I could have stayed there forever! I was totally oblivious to everything but that moment. I loved this manta. I was so moved that she would allow me to do this to her. But reality came screaming down on me. With my air running out, I reluctantly came to my senses and pushed myself away.

At first, she stayed below me. And then, when she realized that she was free, she came to life like I never would have imagined she could. I thought she was sick and weak, since her mouth had been tied closed, and she hadn't been able to feed for however long the lines had been on her. I thought wrong! With two beats of those powerful wings, she rocketed along the wall of Molokini and then directly out to sea! I lost view of her and, remembering my divers, turned to look for them.

Remarkably, we hadn't traveled very far. My divers were right above me and had witnessed the whole event, thankfully! No one would have believed me alone. It seemed too amazing to have really happened. But as I looked at the hooks and line in my hands and felt the torn calluses from her rough skin, I knew that, yes, it really had happened.

I kicked in the direction of my divers, whose eyes were still wide from the encounter, only to have them signal me to stop and turn around.

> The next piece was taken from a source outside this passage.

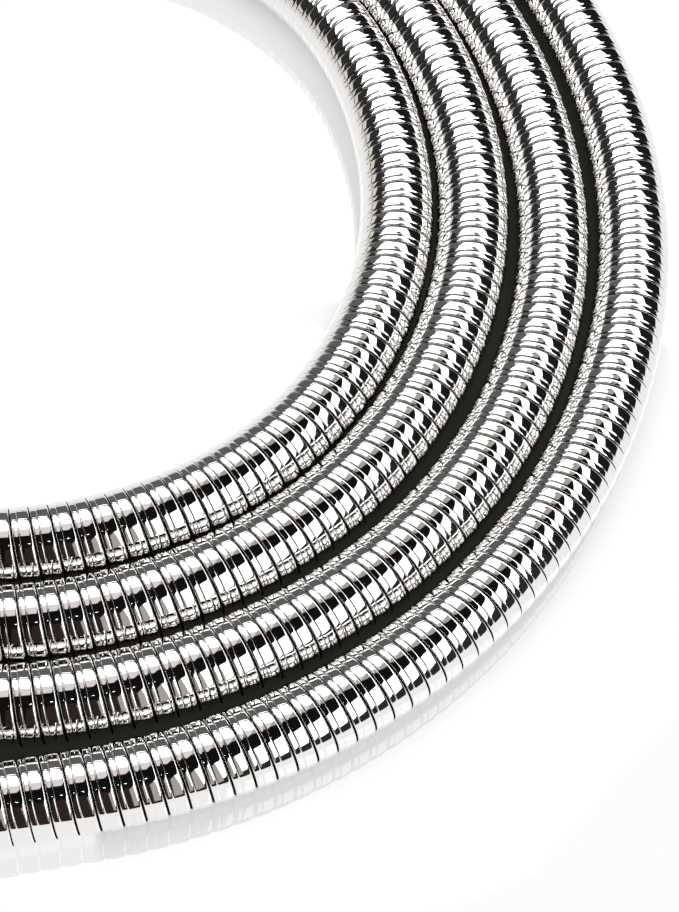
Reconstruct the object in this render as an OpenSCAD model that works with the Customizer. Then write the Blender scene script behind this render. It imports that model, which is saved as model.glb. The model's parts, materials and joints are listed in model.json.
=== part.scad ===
// Handheld bath sprayer for washing pets: a chrome handset with a squeeze trigger,
// a double-lock strip-wound metal hose lying in a flat coil, and the tap end fitting.
// Units are millimetres, +Z is up, and the sprayer lies on a flat floor at z = 0.
// The handset lies along X with its spray head towards -X and its face upwards.

/* [Hose] */
// Outside diameter of the strip-wound hose
hose_od = 14; // [12:0.5:18]
// Smallest hose centreline radius in the coil
coil_r_min = 73; // [60:1:90]
// Largest hose centreline radius in the coil
coil_r_max = 123.5; // [110:0.5:140]
// Bend radius of the inner hose end
lead_bend_r = 56; // [50:1:70]

/* [Handset] */
// Height of the handle axis above the floor
axis_z = 14.6; // [14.4:0.1:18]
// Largest handle radius
handle_r = 14; // [13:0.1:14.2]
// Outside radius of the spray head
head_r = 32; // [28:0.5:34]
// Tilt of the spray face away from the handle axis normal
face_tilt = 30; // [15:1:40]
// Radius of the spray nozzles
nozzle_r = 1.1; // [0.8:0.1:1.2]

/* [Trigger and valve] */
// Lever angle at full squeeze
trigger_travel = 6; // [4:0.5:6.5]
// Width of the lever
trigger_w = 16; // [12:1:20]
// Valve stem radius inside the gland
stem_r = 2.5; // [2:0.1:2.5]

/* [Threads] */
// Core radius of the half inch pipe thread, drawn plain
thread_r = 9.4; // [9.3:0.05:9.6]
// Width of the tap nut across its flats
tap_nut_af = 24; // [23.5:0.5:25]

/* [Hidden] */
$fn = 64;
fine = 96;
gap = 0.3;
slip = 0.1;
hose_r = hose_od / 2;

// Handle frame: local z runs from the inlet to the head, local y is the trigger side
handset_x = 85.6;
joint_z = 140;
chamber_z = 108;
plug_z = 28;
pivot_y = 17;
pivot_z = 132;
low_bore_y = -5;
low_bore_r = 3.8;
high_bore_y = 4;
high_bore_r = 2.9;

// Valve levels along local y
chamber_floor = -10.3;
seat_low = -1.2;
seat_high = 1;
gland_low = 8.6;
gland_high = 15.7;
stem_top = 20.1;

// Spray head centre in the handle frame
head_y = 14;
head_z = 176;
register_r = 28.5;
cavity_r = 24;

// Coil centre on the floor, and the tap end
coil_x = 196;
coil_y = 126.4;
tap_x = coil_x - 43.8;
tap_y = coil_y + 12.2;
tap_z = 12;

// Hose end stack, measured from the cut end of the hose
ferrule_back = -14;
flange_low = 8;
flange_high = 10;
washer_low = 10.05;
washer_high = 12.05;
nipple_end = 12.1;
hose_end_z = -11 - nipple_end;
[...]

Until this moment, the whole experience had been phenomenal, but I could explain it. Now, the moment turned magical.

I turned and saw her slowly gliding toward me. With barely an effort, she approached me and stopped, her wing just touching my head. I looked into her round, dark eye, and she looked deeply into me. I felt a rush of something that so overpowered me, I have yet to find the words to describe it, except a warm and loving flow of energy from her into me.

She stayed with me for a moment. I don't know if it was a second or an hour. Then, as sweetly as she came back, she lifted her wing over my head and was gone. A manta thank-you.

I hung in midwater, using the safety-stop excuse, and tried to make sense of what I had experienced. Eventually, collecting myself, I surfaced and was greeted by an ecstatic group of divers and a curious captain. They all gave me time to get my heart started and to begin to breathe.

Sadly, I have not seen her since that day, and I am still looking. For the longest time, though my wetsuit was tattered and torn, I would not change it because I thought she wouldn't recognize me. I call to every manta I see, and they almost always acknowledge me in some way. One day, though, it will be her. She'll hear me and pause, remembering the giant cleaner that she trusted to relieve her pain, and she'll come. At least that is how it happens in my dreams.